The whole thing would be funny if it had happened in another state.
Why did it have to happen in West Virginia and make us the laughingstock of the nation once again?
How did a patently unqualified person get his name on the ballot for our Democratic presidential primary and rack up so many votes? Granted, he's the incumbent, but still ...
(Little joke there except to those who question the current president's eligibility for the office he already occupies.)
Actually, what we're lamenting is the presence on the ballot of a Texas jailbird, a convicted felon who garnered 41 percent of the vote in our Democratic primary without ever leaving his prison cell in a distant state.

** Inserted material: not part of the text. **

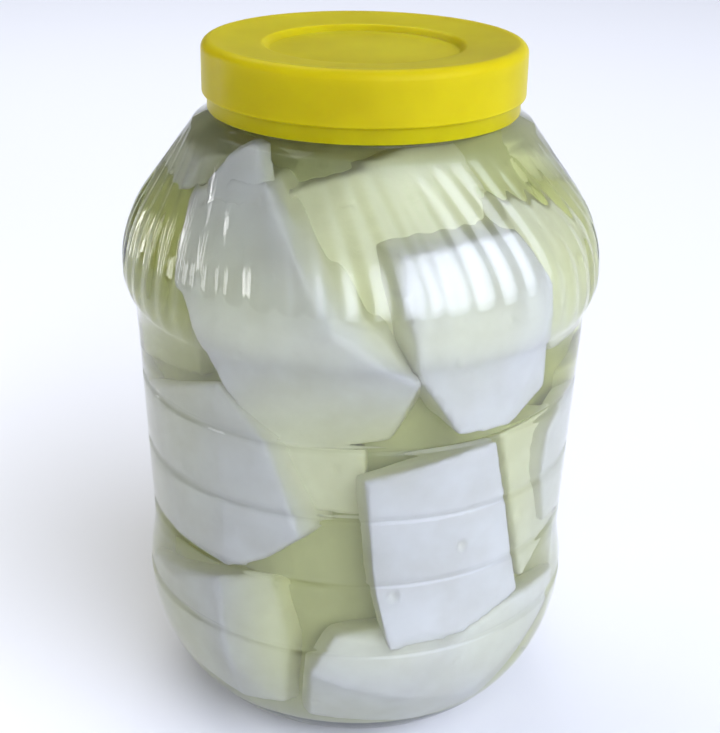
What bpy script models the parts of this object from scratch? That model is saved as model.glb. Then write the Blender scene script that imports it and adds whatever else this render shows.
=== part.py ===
"""Brined goat cheese in its jar: blocks of white cheese in a clear wide-mouthed jar with a yellow lid.

The jar is turned and then fluted on the shoulder, the lid is turned, and the cheese is one heap of
blocks that lean against the jar's wall round a core. Units are metres, +Z is up, the origin is the
middle of the base, and azimuth 0 is the front of the jar (-Y), turning towards +X.
"""

import math
import random
from collections import namedtuple

import bmesh
import bpy
from mathutils import Matrix, Vector

MM = 0.001

# Jar, outside
BASE_RING_INNER = 40.0 * MM
PUSH_UP_HEIGHT = 9.0 * MM
HEEL_CENTRE_RADIUS = 28.0 * MM
HEEL_TOP = 57.0 * MM
HEEL_WIDTH = 55.6 * MM
HEEL_DEPTH = 61.0 * MM
WAIST_HEIGHT = 77.0 * MM
WAIST_RADIUS = 81.3 * MM
BODY_TOP = 168.5 * MM
BODY_TOP_RADIUS = 85.1 * MM
BULGE_HEIGHT = 181.0 * MM
BULGE_RADIUS = 89.5 * MM
BULGE_LOWER_ARC = 20.0 * MM
BULGE_UPPER_ARC = 46.0 * MM
SHOULDER_SLOPE = math.radians(36.0)
LEDGE_HEIGHT = 238.0 * MM
LEDGE_ARC = 4.0 * MM
NECK_RADIUS = 54.0 * MM
RIM_HEIGHT = 257.0 * MM
JAR_SEGMENTS = 108

# Grooves round the body
GROOVE_HEIGHTS = [57.5 * MM, 86.0 * MM, 112.7 * MM, 140.2 * MM]
GROOVE_WIDTH = 5.0 * MM
GROOVE_DEPTH = 0.9 * MM

# Flutes on the shoulder: they start upright above the body and lean over towards the neck
FLUTES = JAR_SEGMENTS // 2
FLUTE_DEPTH = 1.1 * MM
FLUTE_BOTTOM = 170.0 * MM
FLUTE_FULL = 181.0 * MM
FLUTE_FADE = 222.0 * MM
FLUTE_TOP = 234.0 * MM
FLUTE_LEAN = math.radians(16.0)
FLUTE_LEAN_POWER = 1.8

# Jar, inside
WALL = 1.5 * MM
NECK_WALL = 2.2 * MM
FLOOR = 2.0 * MM
CONE_INSIDE_TOP = LEDGE_HEIGHT - 3.0 * MM
CAVITY_SEGMENTS = 54
CAVITY_OVERSHOOT = 5.0 * MM

# Lid
LID_SEGMENTS = 72
LID_RADIUS = 58.5 * MM
LID_BOTTOM = 244.0 * MM
LID_TOP = 263.0 * MM
LID_EDGE_ARC = 3.5 * MM
LID_HEM_ARC = 1.0 * MM
LID_RIM_INNER = 53.5 * MM
LID_STEP_RADIUS = 36.5 * MM
LID_STEP_TOP = 261.2 * MM
LID_DISC_RADIUS = 34.5 * MM
LID_DISC_HEIGHT = 258.9 * MM
LID_BORE_RADIUS = 55.0 * MM
LID_SEAT_INNER = 50.5 * MM
LID_TOP_WALL = 1.7 * MM
BAND_RADIUS = 56.7 * MM
GAP = 0.3 * MM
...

How well might inmate Keith Judd have done if he'd had Air Force One at his disposal. A weekend furlough and a round-trip bus ticket to Charleston for a rally and a couple of press releases could have tipped the race in his favor.
Secretary of State Natalie Tennant and state Attorney General Darrell McGraw are taking a lot of flak over this latest embarrassment.
Tennant is stoical. "It's not the first time a felon has been on the West Virginia ballot for president," she asserts, putting the stamp of custom on our comedy. "From 1992 to 2004, Lyndon LaRouche was on each of the presidential year ballots, despite being a convicted felon."
In short, our state sets a low bar for ballot access and Judd stepped over it.
Should we require would-be presidential candidates to submit something more substantial than a notarized certificate of candidacy and a nominal filing fee?
Should Tennant and McGraw show some initiative and recommend to the state legislature ways to strengthen those requirements?